The marketplace determines what’s best on its terms, not ours.

What makes one firearm design more successful than another? Probably not what you think.

Ian McCollum at Forgotten Weapons posted an interesting video recently about a prototype BSA (Birmingham Small Arms) pistol that was produced circa 1920. The pistol, in .45ACP, was intended to garner a military contract which never materialized.

What I found most intriguing was the combination of design features it incorporated: the trigger mechanism reminiscent of an FN 1910, and a rotating barrel similar to that of the 1912 Steyr-Hahn. This is pretty typical of that time period; not the exact features, mind you, but a continual experimentation to find out what worked and what would be best in the marketplace.

The rotating barrel is the most salient piece of the gun’s design. The rotating barrel was a very early entrant into autoloading pistol design, during a time when everyone was trying to figure out the best method to lock a pistol breech firmly closed until pressures had dropped sufficiently to make extraction and ejection safe. There were all kinds of solutions to that little problem, some crude and some tantalizingly complex — and every inventor was clamoring for his solution to be the dominant in the marketplace.

The rotating barrel was perhaps the second most successful ever devised, but far behind Browning’s tilting barrel design. The Browning system would go on to dominate pistol design right up to the present day, while the rotating barrel would appear only sporadically throughout handgun history; even so, since none of the other systems typically appear on more than one or perhaps two designs and usually only from one manufacturer, that’s enough to give it second place.

The rotating barrel would make appearances in the ill-fated Colt 2000, the Beretta Storm and Cougar, the aforementioned Steyr-Hahn, the Steyr TMP, and probably a few I’m forgetting. (It’s worth mentioning that John Browning patented a rotating barrel mechanism in 1897, but apparently it never went beyond the prototype stage.)

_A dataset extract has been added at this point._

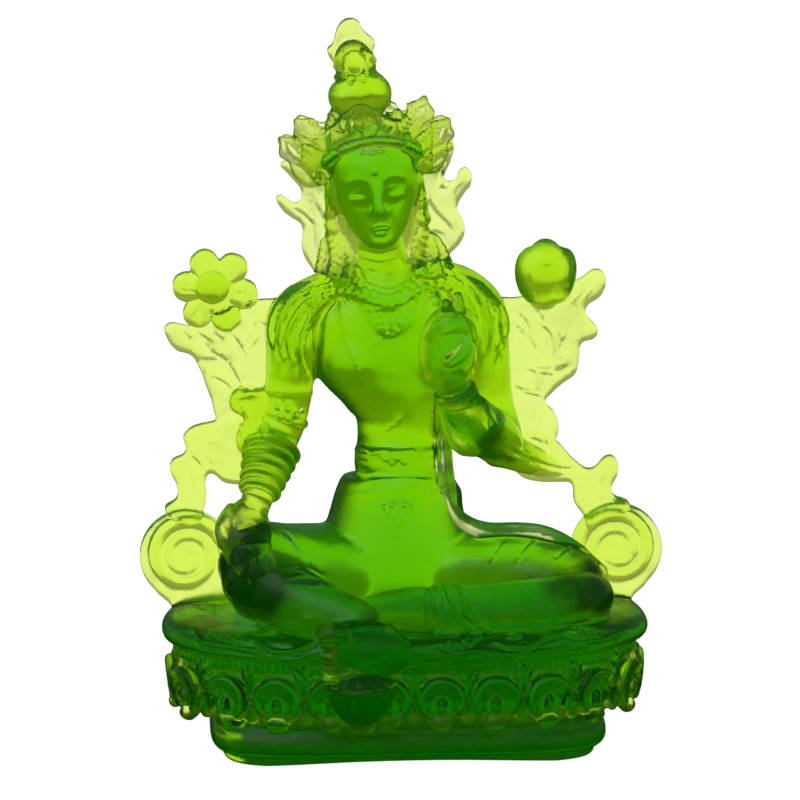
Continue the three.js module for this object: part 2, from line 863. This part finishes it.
// The collar of beads lies round the neck, with a pendant on the breast.
function necklace() {
  const collar = limb(
    [
      [-19, -1.4, 94, 2, 2.2],
      [-14, -6.4, 90.4, 2, 2.2],
      [-6, -8.6, 87.4, 2.2, 2.4],
      [3, -6.4, 90.6, 2, 2.2],
      [8, -1.4, 94.6, 2, 2.2],
    ],
    { sides: 5 },
  );
  const pendant = egg([-6.4, -9, 80.5], [4.4, 2, 5.6], { sides: 8, rings: 5 });
  return [collar, pendant];
}

// Puts a part of the head in its place: tilted to the viewer's left and a little forward.
function onHead(geometry) {
  return geometry.applyMatrix4(turnedBy(...HEAD_TILT)).translate(...HEAD_AT);
}

function figure() {
  const headParts = [...head(), ...hair(), ...crown(), ...topknot()].map(onHead);
  const bodyParts = [
    ribbons(),
    ...torso(),
    ...rightLeg(),
    ...leftLeg(),
    ...rightArm(),
    ...leftArm(),
    ...leafAndFlower(),
    ...leafAndBud(),
    ...scarfLeftOfViewer(),
    ...scarfRightOfViewer(),
    sash(),
    ...necklace(),
    stepLotus(),
  ];
  return [...headParts, ...bodyParts];
}

const seated = figure().map((geometry) =>
  geometry.scale(FIGURE_SCALE, FIGURE_SCALE, FIGURE_SCALE).translate(0, 0, SEAT_Z),
);
const joined = wasm.Manifold.union([...plinth(), ...seated].map(solid));
// The casting is solid glass, so hollows closed in between its forms are filled: their shells count inside out.
const whole = wasm.Manifold.compose(joined.decompose().filter((shell) => shell.volume() > 0));

function geometryOf(made) {
  const { numProp, vertProperties, triVerts } = made.getMesh();
  const places = new Float32Array((vertProperties.length / numProp) * 3);
  for (let i = 0; i < places.length / 3; i += 1) {
    places.set(vertProperties.subarray(i * numProp, i * numProp + 3), i * 3);
  }
  const geometry = new THREE.BufferGeometry();
  geometry.setAttribute("position", new THREE.BufferAttribute(places, 3));
  geometry.setIndex(new THREE.BufferAttribute(triVerts, 1));
  return geometry.toNonIndexed();
}

const castGlass = new THREE.MeshStandardMaterial({ color: 0x5fae12, roughness: 0.35, metalness: 0 });
const statue = new THREE.Mesh(geometryOf(whole), castGlass);
statue.geometry.computeVertexNormals();
statue.name = "tara_figure";

const root = new THREE.Group();
root.add(statue);

export default root;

Today the only such pistols still in production (that I can think of, anyhow) are the Beretta models. Virtually everything that isn’t straight blowback uses the Browning tilting barrel design (though often in modified form, such as Petter’s well known variation.) The only really common pistol that doesn’t use his design, in fact, is the Beretta 92 series.

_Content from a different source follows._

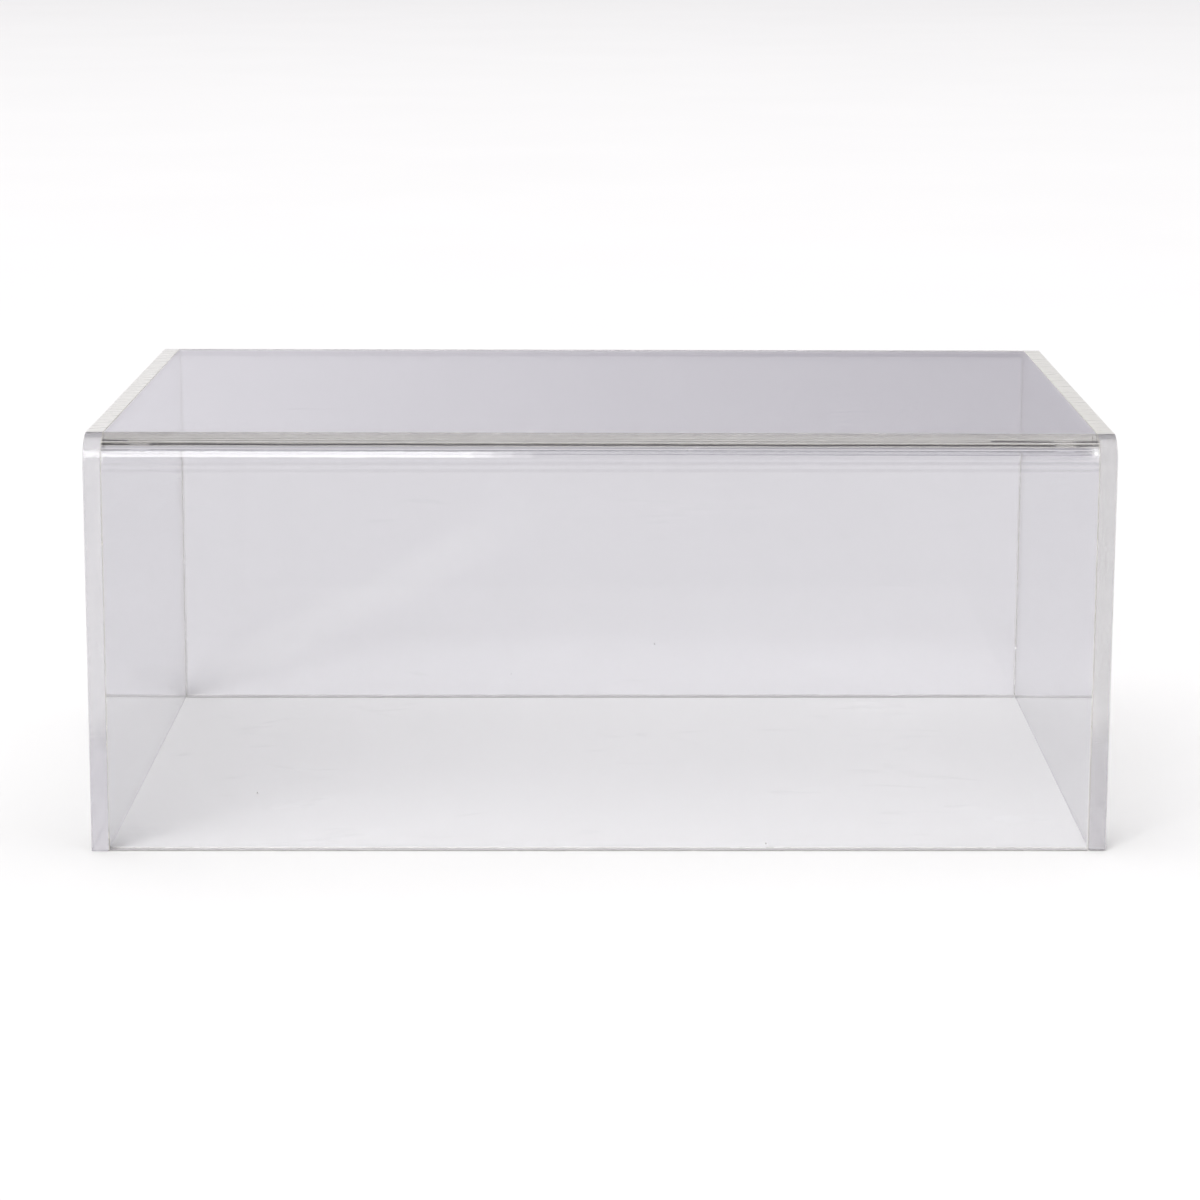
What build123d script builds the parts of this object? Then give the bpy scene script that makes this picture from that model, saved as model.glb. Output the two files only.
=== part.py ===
from build123d import *
import os

# Clear acrylic display cover: a low oblong box, open underneath, that is set down over an exhibit.
# One heat-bent sheet makes the front, the top and the back. A flat panel is cemented over each of its ends.
#
# Frame: millimetres, +Z up, +X to the right and -Y towards the visitor.
# The origin is the middle of the footprint, on the surface that the rim rests on.

# Driving dimensions
width = 368.0  # overall, from the outside of one end panel to the outside of the other
depth = 257.0  # overall, from the front face to the back face
front_height = 152.4  # from the rim to the top face, at the front
top_fall = 2.0  # how much lower the top face is at the back than at the front
sheet = 6.35  # thickness of all three sheets
inside_bend = 4.15  # radius on the inside of both heat-bent edges
cement = 0.2  # thickness of each cement joint
left_panel_gap = 0.0  # how far the left end panel's lower edge stops short of the rim
right_panel_gap = 0.5  # the same on the right, where the panel was cut a little short

# Worked out from them
outside_bend = inside_bend + sheet
panel_inner_x = width / 2 - sheet
wrap_end_x = panel_inner_x - cement


def outline_points(inset, gap):
    """The end view's four corners, inset from the front, top and back, with the lower edge at gap."""
    front = -depth / 2 + inset
    back = depth / 2 - inset
    fall_per_mm = top_fall / depth
    front_top = front_height - inset - fall_per_mm * inset
    back_top = front_top - fall_per_mm * (back - front)
    return (front, gap), (back, gap), (back, back_top), (front, front_top)


def panel_outline(plane, gap):
    """An end panel's face, with its two upper corners rounded like the bends."""
    with BuildSketch(plane) as outline:
        Polygon(*outline_points(0, gap), align=None)
        fillet(outline.vertices().sort_by(Axis.Y)[-2:], outside_bend)
    return outline.sketch


def bent_section(plane, gap):
    """The bent sheet's cross-section: a front leg, a top and a back leg of one thickness."""
    with BuildSketch(plane) as section:
        Polygon(*outline_points(0, gap), align=None)
        Polygon(*outline_points(sheet, gap), align=None, mode=Mode.SUBTRACT)
        fillet(section.vertices().sort_by(Axis.Y)[-4:-2], inside_bend)
        fillet(section.vertices().sort_by(Axis.Y)[-2:], outside_bend)
    return section.sketch


os.makedirs("parts", exist_ok=True)

# The bent sheet: front, top and back in one piece
with BuildPart() as wrap_sheet:
    extrude(bent_section(Plane.YZ, 0), amount=wrap_end_x, both=True)
wrap_sheet.part.label = "wrap_sheet"
export_step(wrap_sheet.part, "parts/wrap_sheet.step")

# The flat panels that close the two ends
with BuildPart() as left_end_panel:
    extrude(panel_outline(Plane.YZ.offset(-panel_inner_x), left_panel_gap), amount=-sheet)
left_end_panel.part.label = "left_end_panel"
export_step(left_end_panel.part, "parts/left_end_panel.step")

with BuildPart() as right_end_panel:
    extrude(panel_outline(Plane.YZ.offset(panel_inner_x), right_panel_gap), amount=sheet)
right_end_panel.part.label = "right_end_panel"
export_step(right_end_panel.part, "parts/right_end_panel.step")

# The cement, a thin layer that follows the bent sheet's end all the way round
with BuildPart() as left_cement_joint:
    extrude(bent_section(Plane.YZ.offset(-panel_inner_x), left_panel_gap), amount=cement)
left_cement_joint.part.label = "left_cement_joint"
export_step(left_cement_joint.part, "parts/left_cement_joint.step")

with BuildPart() as right_cement_joint:
    extrude(bent_section(Plane.YZ.offset(panel_inner_x), right_panel_gap), amount=-cement)
right_cement_joint.part.label = "right_cement_joint"
export_step(right_cement_joint.part, "parts/right_cement_joint.step")
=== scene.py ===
import math

import bmesh
import bpy
import numpy as np
from mathutils import Matrix, Vector, noise


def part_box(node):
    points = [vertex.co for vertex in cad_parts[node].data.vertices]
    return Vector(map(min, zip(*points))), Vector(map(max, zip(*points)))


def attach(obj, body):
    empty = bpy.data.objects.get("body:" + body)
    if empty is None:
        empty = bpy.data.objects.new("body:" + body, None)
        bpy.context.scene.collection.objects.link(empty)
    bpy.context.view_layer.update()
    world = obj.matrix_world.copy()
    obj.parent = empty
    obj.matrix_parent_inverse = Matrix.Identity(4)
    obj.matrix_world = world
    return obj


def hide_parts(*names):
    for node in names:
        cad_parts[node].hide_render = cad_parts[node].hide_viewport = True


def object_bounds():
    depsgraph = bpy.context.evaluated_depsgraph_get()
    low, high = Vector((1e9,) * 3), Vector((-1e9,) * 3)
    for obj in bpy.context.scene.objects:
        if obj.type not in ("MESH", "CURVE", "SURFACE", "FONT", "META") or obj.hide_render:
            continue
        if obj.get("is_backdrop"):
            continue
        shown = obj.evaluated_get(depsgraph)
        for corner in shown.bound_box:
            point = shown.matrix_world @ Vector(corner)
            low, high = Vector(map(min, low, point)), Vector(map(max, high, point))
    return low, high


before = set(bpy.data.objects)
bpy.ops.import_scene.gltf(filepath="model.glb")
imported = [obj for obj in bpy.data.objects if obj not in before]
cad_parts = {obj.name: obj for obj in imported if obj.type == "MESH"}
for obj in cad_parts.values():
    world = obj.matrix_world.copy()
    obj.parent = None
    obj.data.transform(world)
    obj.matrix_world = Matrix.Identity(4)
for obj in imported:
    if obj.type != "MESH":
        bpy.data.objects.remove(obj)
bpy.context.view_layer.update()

# Clear acrylic display cover on a pale table, in metres, in the CAD frame.
# A bent sheet makes the front, the top and the back, and a flat panel is cemented over each end.

MM = 0.001

# Sizes read from the frame
wrap_low, wrap_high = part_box("wrap_sheet")
left_low, left_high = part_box("left_end_panel")
right_low, right_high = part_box("right_end_panel")
FRONT = wrap_low.y
BACK = wrap_high.y
SHEET = left_high.x - left_low.x

# Sizes that the frame's boxes don't show
FRONT_SAG = 0.4 * MM  # how far the hand-bent front corner came out low
TOP_FALL = 2.0 * MM - FRONT_SAG  # how much lower the top is at the back than at the front
INSIDE_BEND = 4.15 * MM
OUTSIDE_BEND = INSIDE_BEND + SHEET
FALL_SLOPE = TOP_FALL / (BACK - FRONT)
FRONT_TOP = wrap_high.z + FALL_SLOPE * OUTSIDE_BEND - FRONT_SAG

# What hand work left: the box leans a little and its top isn't level
LEAN = 0.00461  # to the right, per metre of height
TILT = 0.00244  # down at the right, per metre of width, at the top
EDGE_ROUND = 0.25 * MM  # the scraped corner along every sawn edge
FOOT_LIFT = 0.1 * MM  # how far the bent sheet's feet were cut short, before their saw marks
SAW_INSET = 0.06 * MM  # the same for the end panels, all round
TOOTH_SIZE = 1.3 * MM
COARSE_SIZE = 4.7 * MM
TOOTH_RELIEF = 0.008 * MM
CUT_SIZE = 38 * MM  # length of the saw's slow wander
CUT_RELIEF = 0.05 * MM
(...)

This domination of the pistol field by one design surely couldn’t be happenstance — it must mean that Browning’s design is the best, right?

Well, that depends on what you mean by “best”. Very often we think that designs which win out in the marketplace do so because their performance is superior to other designs; we think they’re “best” from a functional standpoint. Sometimes that’s true, but it doesn’t necessarily have to be that way.

What’s “best” is instead an almost indefinable combination of function, longevity, maintenance requirements, size, and economy of manufacture. The latter is far more important that you might first assume.

A manufacturer looking to produce a new product is going to look at all of those factors and make a decision on what they believe to be the very best combination for their product. If two competing designs are similar in most factors but one has a clear performance advantage, it’s likely that one which will win out. Let’s say, however, that one design has a slight performance advantage but is more expensive to manufacture; if the less expensive design’s performance is good enough, even if it’s not better, it may in fact be the one which goes into production and thus wins in the marketplace.

Looking at the rotating barrel mechanism it’s clear that it was considerably more difficult (and therefore expensive) to make than the much simpler tilting barrel design, and it’s little wonder that Browning put his effort into the latter idea. Even if the rotating barrel were a noticeably better performer its more expensive machining was going to doom it eventually. It did, too.

(Rumor has it that Browning offered Colt both designs and Colt obviously picked the tilting barrel. I suspect that one of the reasons they did was the perception that it would be a lot easier, faster, and cheaper to make given the machining technology of the day.)

Fast forward to 2015 and we’ve managed to substantially reduce the cost of machining through technology. Computer controlled lathes and mills make parts that were once extremely expensive to manufacture available at an affordable price point. It hasn’t completely erased the cost differential, mind you, because machine time has to be paid for, but that’s a lot cheaper on a per-unit basis than a skilled machinist.

That being said, most of the grand experimentation in handgun design happened prior to World War II. In theory our lowered cost of production should encourage new designs but that doesn’t seem to have happened. New model introductions over the last decade have virtually all been tilting-barrel mechanisms; the only recent exception was the Remington R51, and it was based on a design they originally produced in 1917.

The fate of the R51 might give us a clue as to why manufacturers don’t try new things even if they have the ability to produce them: testing and quality control are a huge amount of the cost of any new introduction. Consumers today expect more and are quite vocal about expecting to get it; consumer protection and liability laws make any new design a legal risk; and the rapid spread of information means that any firearm which doesn’t live up to expectations or proves to be unsafe is quickly banished from the marketplace.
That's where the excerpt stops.